4. And the Eden Corporation spun off a great Insurance Corporation, which would have perished in the Flood, if the Government had not bailed it out.
5. Whereupon a great debt was owed by Noah and his family, when they emerged from the Ark that they had built for the Ark Corporation, and which they had rented space upon.
6. So Ham the son of Noah and all his descendants were sold into slavery, that the debt might be paid.
Chapter 3
1. And the Serpent called all the corporations together and said, "Let us form a Cartel, that we may act as one. And let us build at Babel a great Tower, whose top may reach up even unto Heaven, so that nothing shall be restrained from us that we have imagined to do."

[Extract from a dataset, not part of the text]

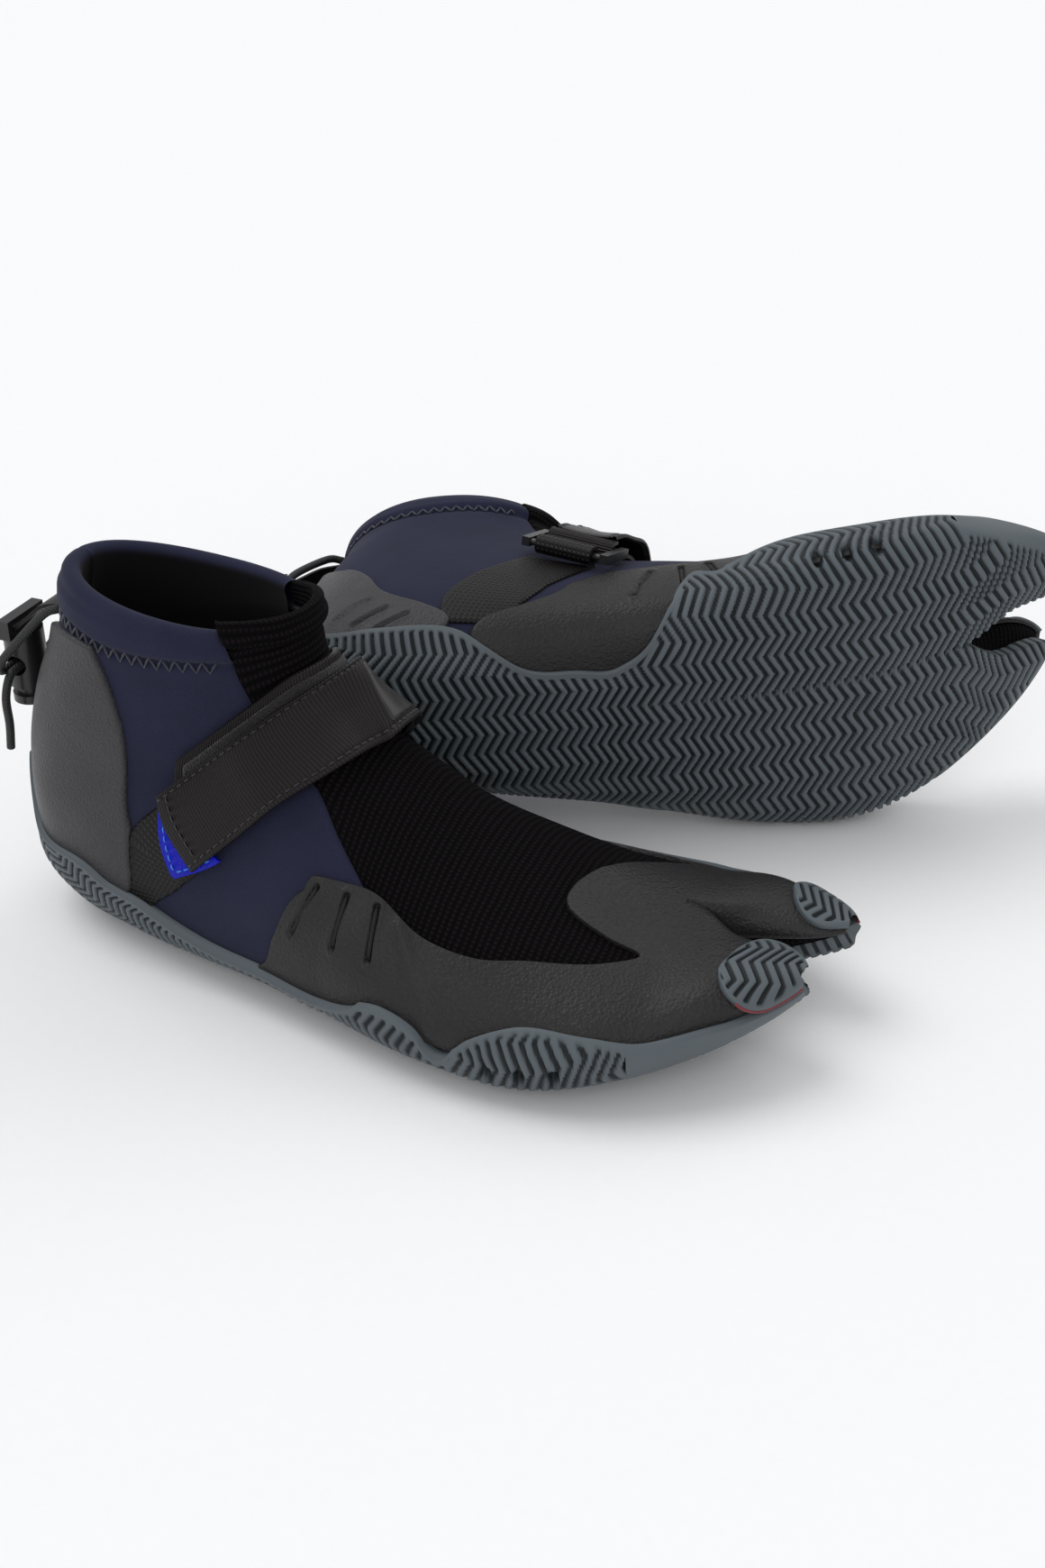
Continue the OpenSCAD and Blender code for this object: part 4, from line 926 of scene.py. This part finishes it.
def make_anchors(boot):
    outer, inner = Form(), Form()
    rear = [(-49, 0.19), (-49, 0.245), (-43, 0.31), (-42, 0.35)]
    front = [(-33, 0.19), (-34, 0.235), (-36.5, 0.28), (-38, 0.35)]
    for form, ends, turn in ((outer, (front, rear), 1),):
        s = np.linspace(0, 1, 50)
        a, b = edge_at(ends[0], s), edge_at(ends[1], s)
        w = np.linspace(0, 1, 34)
        u = mix(a[0][:, None], b[0][:, None], w)
        t = mix(a[1][:, None], b[1][:, None], w)
        points, normals = skin_frames(u, turn * t)
        add_shell(form, points, normals, 1.2, 0.1, rounding=0.5)
    boot.piece("outer_anchor_mesh", outer, MESH, "boot", "webbing", ["outer_anchor"])
    top_u, top_t = edge_at(STRAP_PATH, np.array([1.0]))
    s = np.linspace(0, 1, 40)
    rear = [(top_u[0] - 11, top_t[0] + 1.0), (-42.5, 0.745), (-39, 0.66)]
    front = [(top_u[0] + 9, top_t[0] + 1.0), (-27, 0.745), (-30, 0.66)]
    a, b = edge_at(rear, s), edge_at(front, s)
    w = np.linspace(0, 1, 30)
    points, normals = skin_frames(mix(a[0][:, None], b[0][:, None], w), mix(a[1][:, None], b[1][:, None], w))
    add_shell(inner, points, normals, 1.3, 0.1, rounding=0.5)
    add_wrap(inner, RING.far, RING.side, RING.up, RING.run, 2.2, 3.6, -130, 230, STRAP_WIDTH - 5)
    boot.piece("inner_anchor_mesh", inner, MESH, "boot", "webbing", ["inner_anchor"])


# ---------- sole ----------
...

2. And the Lord God said unto the Government: "Does not the Cartel violate the Law of Antitrust?"
3. And the Government replied: "We shall study this and issue a report."
4. And the Lord God said, "Is not the Tower taller than the Code of Building allows?"
5. And the Government said, "We shall hold hearings and take testimony. And if it shall be ascertained, with certainty beyond all doubt, that the Cartel violates the Law of Antitrust and the Tower the Code of Building, then we shall fund further study on possible action."
6. And the Lord God said, "Is it not obvious that the Tower should be stopped and the Cartel scattered across the face of all the Earth? And am I not the Lord thy God, who speaks and it is done?"
7. And the Government said, "Thank You for Your testimony, which has been entered into our Record. But let us not act with undue haste."
Chapter 4
1. Long before all the testimony had been gathered and the report issued, the Tower was completed and reached up even unto Heaven.
2. And the Serpent ascended the Tower and cast the Lord God down from his throne, whence he fell to Earth and wanders to this very day without a home.
3. The Serpent said, "Let there be a Media Corporation. And let it announce to everyone what We have done and why."
4. And it was so. The Media Corporation told far and wide the story of the Cartel and the Serpent and the Lord God, so that all might see that it was good.
I promised some readers a review of the recent book Methland. This week's 3000 words (plus some) got taken up with more timely subjects, but the Methland review will appear as soon as I can find space. If you can't wait, I put a version of it up on DailyKos.
One of the commenters on last week's blog pointed out a Pat Robertson spoof I missed: The Devil Sues Pat Robertson for Breach of Contract. The suit claims that Pat's discussion of Haiti's pact with the Devil breaches the non-disclosure clause in his own pact.
I discovered a new blog this week: Maxine Udall, Girl Economist. This femme of finance discusses the big bankers' recent testimony to Congress in Please, Sir, May We Have Some Justice? She links to Joseph Stiglitz's Moral Bankruptcy, which is also worth a read:
[The bankers'] ideal scenario, it seems, is to have the kind of regulation that doesn't prevent them from doing anything, but allows them to say, in case of any problems, that they assumed everything was okay—because it was done within the law.
Saturday the Greenville Times quoted South Carolina gubernatorial candidate Andre Bauer comparing state anti-poverty programs to "feeding stray animals" which you shouldn't do because "they breed." Bauer defends his remarks on his campaign web site, pointing to the difference between "being truly needy and truly lazy."
Interesting that the upswing in conservative fortunes coincides with a sharp drop in the stock market. The WSJ blames proposed bank regulations, but maybe even investors realize that conservatism is bad for the economy.